Note that HadoopBinMem converts input data to low-overhead binary format and stores it in an in-memory HDFS instance.
Case studies also show that Spark performs well for interactive data analysis and other user applications. One limitation of the experiments is that in all the cases comparing the 3 systems, the cluster had sufficient RAM to keep all the data in-memory. It would have been interesting to compare the performance of the three systems in the case where the cluster does not have sufficient RAM to keep the entire data in main memory.
RDDs and Spark learn from and improve the existing systems in many ways.

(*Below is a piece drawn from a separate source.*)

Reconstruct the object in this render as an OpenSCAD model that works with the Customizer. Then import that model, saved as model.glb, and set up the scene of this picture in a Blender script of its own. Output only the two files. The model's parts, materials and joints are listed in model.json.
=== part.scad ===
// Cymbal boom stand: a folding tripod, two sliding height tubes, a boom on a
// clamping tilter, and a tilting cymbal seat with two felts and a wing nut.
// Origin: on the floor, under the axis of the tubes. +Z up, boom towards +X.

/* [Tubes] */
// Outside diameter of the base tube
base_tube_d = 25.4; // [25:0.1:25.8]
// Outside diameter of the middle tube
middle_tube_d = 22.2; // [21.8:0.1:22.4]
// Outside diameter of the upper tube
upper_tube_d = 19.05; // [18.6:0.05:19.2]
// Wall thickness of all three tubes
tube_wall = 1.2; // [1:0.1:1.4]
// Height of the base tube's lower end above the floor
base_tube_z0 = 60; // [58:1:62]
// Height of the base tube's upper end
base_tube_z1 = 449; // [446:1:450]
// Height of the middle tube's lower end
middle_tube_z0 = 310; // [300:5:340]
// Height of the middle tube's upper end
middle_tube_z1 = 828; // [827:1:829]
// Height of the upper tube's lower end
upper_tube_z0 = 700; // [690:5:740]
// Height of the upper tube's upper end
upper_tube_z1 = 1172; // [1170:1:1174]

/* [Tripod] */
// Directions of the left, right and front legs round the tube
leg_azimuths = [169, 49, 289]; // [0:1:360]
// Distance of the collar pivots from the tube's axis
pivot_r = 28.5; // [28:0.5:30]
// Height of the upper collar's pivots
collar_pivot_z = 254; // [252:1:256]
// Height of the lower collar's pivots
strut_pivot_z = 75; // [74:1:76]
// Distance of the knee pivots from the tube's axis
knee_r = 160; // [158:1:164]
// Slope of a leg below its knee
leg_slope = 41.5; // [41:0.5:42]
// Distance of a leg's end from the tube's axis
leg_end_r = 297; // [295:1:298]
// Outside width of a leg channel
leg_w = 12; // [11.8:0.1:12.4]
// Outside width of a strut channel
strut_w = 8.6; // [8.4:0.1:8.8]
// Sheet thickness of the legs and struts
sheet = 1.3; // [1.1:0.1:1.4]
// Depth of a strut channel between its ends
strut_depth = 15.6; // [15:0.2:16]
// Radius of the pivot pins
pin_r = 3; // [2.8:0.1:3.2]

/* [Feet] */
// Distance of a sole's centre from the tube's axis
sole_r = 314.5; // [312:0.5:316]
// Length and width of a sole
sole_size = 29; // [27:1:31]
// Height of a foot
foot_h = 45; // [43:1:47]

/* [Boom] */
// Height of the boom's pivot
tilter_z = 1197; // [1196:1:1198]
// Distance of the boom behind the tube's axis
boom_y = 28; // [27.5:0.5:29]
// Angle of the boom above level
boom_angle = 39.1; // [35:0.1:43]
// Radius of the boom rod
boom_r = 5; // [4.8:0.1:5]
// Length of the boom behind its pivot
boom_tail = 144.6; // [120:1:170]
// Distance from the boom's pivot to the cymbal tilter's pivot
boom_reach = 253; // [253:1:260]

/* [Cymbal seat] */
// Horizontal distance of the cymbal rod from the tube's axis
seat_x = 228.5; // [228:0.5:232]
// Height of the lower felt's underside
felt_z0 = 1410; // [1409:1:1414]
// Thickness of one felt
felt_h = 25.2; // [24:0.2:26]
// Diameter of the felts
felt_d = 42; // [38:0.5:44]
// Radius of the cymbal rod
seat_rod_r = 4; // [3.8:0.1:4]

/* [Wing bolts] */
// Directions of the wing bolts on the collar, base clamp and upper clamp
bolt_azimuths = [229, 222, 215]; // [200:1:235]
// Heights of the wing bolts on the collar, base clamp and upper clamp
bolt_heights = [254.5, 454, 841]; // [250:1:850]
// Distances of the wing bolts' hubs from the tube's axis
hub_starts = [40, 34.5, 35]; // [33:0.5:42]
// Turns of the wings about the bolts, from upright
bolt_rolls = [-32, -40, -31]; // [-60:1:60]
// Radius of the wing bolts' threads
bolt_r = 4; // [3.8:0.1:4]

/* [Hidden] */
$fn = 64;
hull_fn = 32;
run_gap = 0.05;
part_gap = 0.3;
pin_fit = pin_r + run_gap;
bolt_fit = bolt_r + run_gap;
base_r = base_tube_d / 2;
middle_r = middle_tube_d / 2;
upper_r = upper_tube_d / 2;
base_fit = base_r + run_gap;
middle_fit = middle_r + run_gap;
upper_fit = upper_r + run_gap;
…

- Data flow models like MapReduce share data through stable storage but have to incur the cost of data replication, I/O and serialization.
- DryadLINQ and FlumeJava provide language integrated APIs and pipeline data across operators in the same query. But unlike Spark, they can not share data across multiple queries.
- Piccolo and DSM do not provide a high-level programming interface like RDDs. Moreover, they use checkpointing and roll back which are more expensive than lineage based approach.
- Nectar, Ceil and FlumeJava do not provide in-memory caching.
- MapReduce and Dryad use lineage based recovery within a computation, but this information is lost after a job ends. In contrast, RDDs persists lineage information across computations.
RDDs can be used to express many existing models like MapReduce, DryadLINQ, Pregel, Batched Stream Processing, etc. This seems surprising given that RDDs offer only a limited interface due to their immutable nature and coarse-grained transformations. But these limitations have a negligible impact on many parallel applications. For example, many parallel programs prefer to apply the same operation to many records to keep the program simple. Similarly, multiple RDDs can be created to represent different versions of the same data.
The paper also offers an interesting insight on the question of why previous frameworks could not offer the same level of generality. It says previous frameworks did not observe that “the common cause of these problems was a lack of data sharing abstractions”.